Le mythe de la « majorité silencieuse »
Les politiques prétendent parler en son nom. Généalogie d’un concept nébuleux.
Si la victoire de Donald Trump est celle de l’homme blanc, elle est surtout celle d’un trou noir : la majorité silencieuse. On ne s’étonnera pas que les thuriféraires français de cette nébuleuse opaque, insaisissable, qu’ils sont prompts à saisir, y aient vu un signe de bon augure. La majorité, n’en doutons plus, sortira bientôt de son silence, en leur faveur il s’entend. Nouveau Graal ? Système Coué ? Ils sont nombreux à invoquer ce fantasme comme un mant r a : Marine L e Pe n, Nic o l a s Sarkozy, qui brandit le terme depuis 2007, François Fillon ou bien Dominique de Villepin, qui y avait eu recours en 2006, lors de la crise du CPE, et qui tout récemment encore incitait le peuple à en finir avec son mutisme. Dans « Qu’est-ce que le populisme ? », l’essayiste Jan-Werner Müller voit dans cette « fiction de peuple » la marque même de la crise de la représentation et la référence commune à tous les populistes.

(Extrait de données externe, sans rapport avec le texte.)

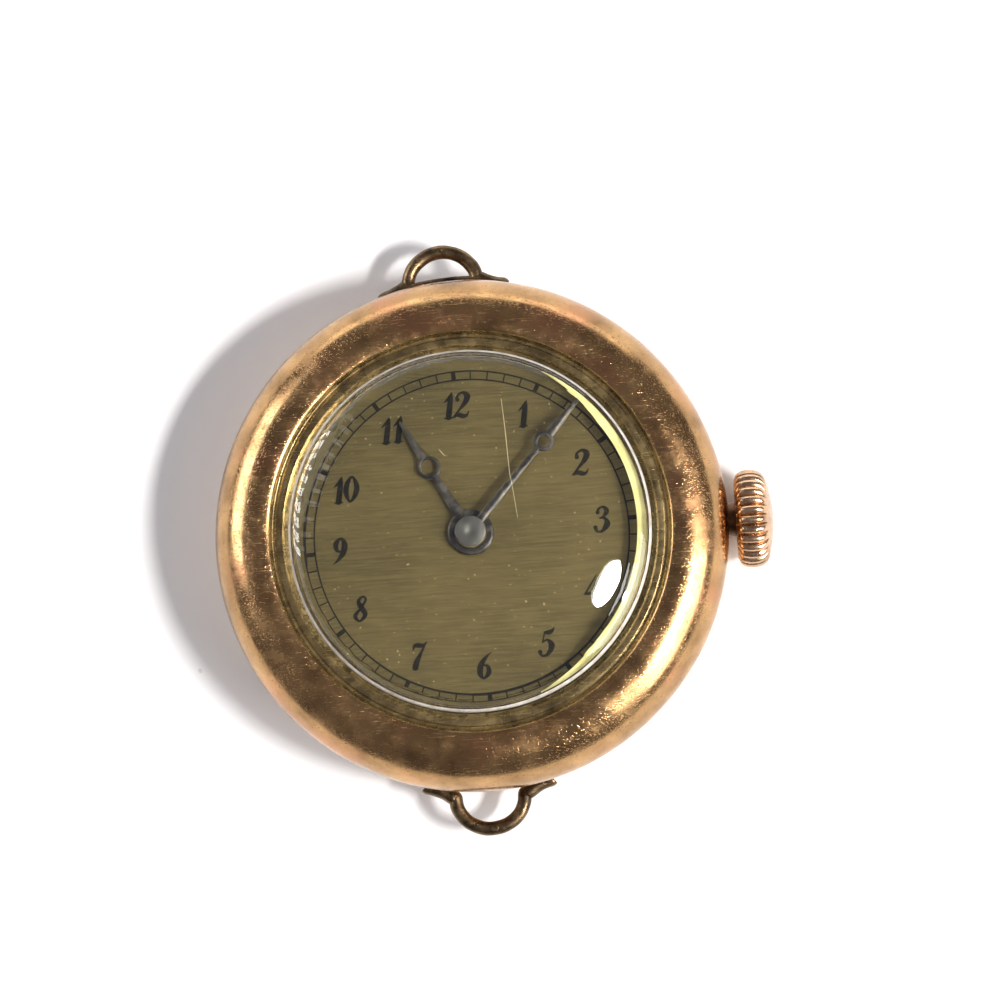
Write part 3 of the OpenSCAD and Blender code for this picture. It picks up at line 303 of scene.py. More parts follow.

Il n’est donc pas inutile de se pencher sur la genèse de cette notion, érigée soudain en panacée, qui nous renvoie aux remous de Mai 68. « Jusqu’ici, le plus grand nombre des Français épris d’ordre, de liberté et de progrès, qui n’accepte ni l’arbitraire ni l’anarchie, est resté silencieux. S’il le faut, il doit être prêt à s’exprimer. » Cette déclaration, datée du 19 mai 1968, est signée Valéry Giscard d’Estaing. Elle marque, en pleine crise, le moment où les soutiens au régime gaulliste, contre une contestation ravalée à une simple minorité, sonnent la révolte, en appellent à ceux qui se sont tus en ce mois de mai, pris en otage par les étudiants et les ouvriers, pour qu’ils se remobilisent et retrouvent la parole. Ce seront la manifestation du 30 mai 1968 et le raz de marée législatif de juin. Aux Etats-Unis, en 1969, Nixon fera de même dans un célèbre discours où il demande le soutien de « la grande majorité silencieuse de mes compatriotes » , favorables à la guerre du Vietnam, et la notion, popularisée par son vice-président Spiro Agnew, a perduré jusqu’à Trump via Reagan. Mais, en France, elle signe l’apogée du gaullisme, héritier, selon l’analyse de René Rémond, d’un bonapartisme qui s’appuyait déjà sur le peuple contre des élites, dont 1968 marquera la défaite politique. Il n’est pas anodin que la majorité silencieuse surgisse au terme d’une décennie qui a généralisé le sondage, seul mode d’apparition, statistique, du peuple. Comme le soulignait Jean Baudrillard dans « A l’ombre des majorités silencieuses » (Utopie, 1978), « les masses ne s’expriment pas, on les sonde. Elles ne se réfléchissent pas, on les teste ». Ce recours ayant été porté sur les fonts baptismaux de l’esprit anti68, on ne s’étonnera pas que Le Pen et Sarkozy s’en réclament contre son pendant implicite, son refoulé plus ou moins refoulé, les « minorités agissantes ». Par là, ils entendent les grévistes jugés non représentatifs ou les manifestants, expression pourtant de ce peuple que dans le même temps ils portent aux nues.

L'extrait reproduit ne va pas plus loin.